My hope is that both of these approaches combined, will get us a country value for most WiFi networks. It's computationally very cheap to do, and we don't need extra data files or more complicated GIS algorithms. We can add those later to fill in the hopefully small missing bits or reclassify data. So this is very much a "get us 80% of the way, with 20% of the effort" approach. And as long as this is only used for statistics, there's not much harm done if getting it wrong.
Possible alternative: tile-based reverse geocoding. We keep a table of (say) 1x1km tiles of earth and their associated country code. It's lazily populated. When we get a wifi, we round to the nearest tile and look it up. If match, we have a good guess at the country. If no match, we run a (once per tile) expensive-ish reverse lookup of that square against a relatively high-resolution shapefile, and cache the result.
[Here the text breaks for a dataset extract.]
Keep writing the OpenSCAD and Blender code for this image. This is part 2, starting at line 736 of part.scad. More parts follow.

Don't even store it in the wifi: we can calculate country-aggregate statistics by selecting all the tiles in a country and then all the wifis in any tile, using bounding-box queries.
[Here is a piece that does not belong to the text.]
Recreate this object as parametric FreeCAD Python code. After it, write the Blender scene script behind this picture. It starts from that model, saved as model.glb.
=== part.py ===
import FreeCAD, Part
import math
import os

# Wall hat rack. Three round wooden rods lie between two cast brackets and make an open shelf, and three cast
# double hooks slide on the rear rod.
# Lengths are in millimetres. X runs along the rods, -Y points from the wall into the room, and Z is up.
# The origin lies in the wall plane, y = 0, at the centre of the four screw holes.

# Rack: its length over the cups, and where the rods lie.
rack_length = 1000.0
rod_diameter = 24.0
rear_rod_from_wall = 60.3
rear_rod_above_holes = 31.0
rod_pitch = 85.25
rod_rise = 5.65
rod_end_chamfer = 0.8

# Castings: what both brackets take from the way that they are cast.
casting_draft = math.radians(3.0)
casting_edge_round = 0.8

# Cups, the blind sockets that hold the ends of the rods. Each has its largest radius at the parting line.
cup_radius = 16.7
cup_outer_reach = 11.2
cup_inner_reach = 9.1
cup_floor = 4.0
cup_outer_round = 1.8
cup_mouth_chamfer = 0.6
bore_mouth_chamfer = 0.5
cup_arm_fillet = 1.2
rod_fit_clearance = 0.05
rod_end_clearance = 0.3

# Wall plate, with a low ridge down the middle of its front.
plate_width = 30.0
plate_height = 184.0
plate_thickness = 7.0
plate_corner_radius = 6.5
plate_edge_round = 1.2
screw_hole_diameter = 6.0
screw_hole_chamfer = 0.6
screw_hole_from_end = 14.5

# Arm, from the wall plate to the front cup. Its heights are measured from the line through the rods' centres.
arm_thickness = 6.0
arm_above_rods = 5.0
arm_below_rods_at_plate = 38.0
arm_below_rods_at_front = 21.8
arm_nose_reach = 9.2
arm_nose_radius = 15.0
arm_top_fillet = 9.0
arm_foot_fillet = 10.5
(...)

There are at most 150m such tiles on the land-surface, and I wager only a tiny percentage of them will ever be populated by our measurements. Most wifis will be in cities. Can do lower resolution (10x10km?) if that's still too much.
You should take borders into consideration
You can scan/see dutch wifi aps in germany for example if you are at the border.
There are cities directly at the border so that there can be Mord than one wifi.
You need to take a guess at the wifi aps center through triangulation.
We maintain a region code for all new and updated wifi networks now. We still have to process the backlog of all other wifi networks. Once that is done we can tackle the display side of this in #242.
I've processed the backlog during the last week. As of today we display WiFi stats at https://location.services.mozilla.com/stats/regions
As a follow-up to #221 we should be able to do country bounding box checks for wifi data. And it would be nice to be able to generate country level statistics for WiFi data. Maybe in the future we'll need to do sharding, and a country field would be a good fit there.
One way to do this would be to do reverse geocoding and guess the country iso code based on the lat/lon alone. This would require very accurate non-overlapping shapefiles for country data. I'm hesitant to add this, but maybe it's not as complicated as I fear.
I think in most cases we can trick and avoid this. Most of our submit traffic includes both cell and wifi data at the same time, and comes from a GeoIP that's from the right country. I think we can pass this data through from the outermost submit_view layer down into the tasks writing new wifi measures.
As a second approach our country bounding boxes uniquely identify one country for large parts of the world. So we could reclassify most of the current data based on this.
I'm not too worried with having a country code for each wifi measure, but only for the aggregated wifi tables. So we basically only need to get a correct match for each Wifi once, either via geoip/mcc or reverse bounding box checks. My hope is that these two approaches should cover most of our data.
The whole passing data down approach is a bit fragile, as there's often zero or multiple country codes involved or conflicting data (like someone submitting us data from her trip abroad). If we get non-unique data, I'd refuse to guess, but take mcc over geoip data.
This might need discussion or a different approach :)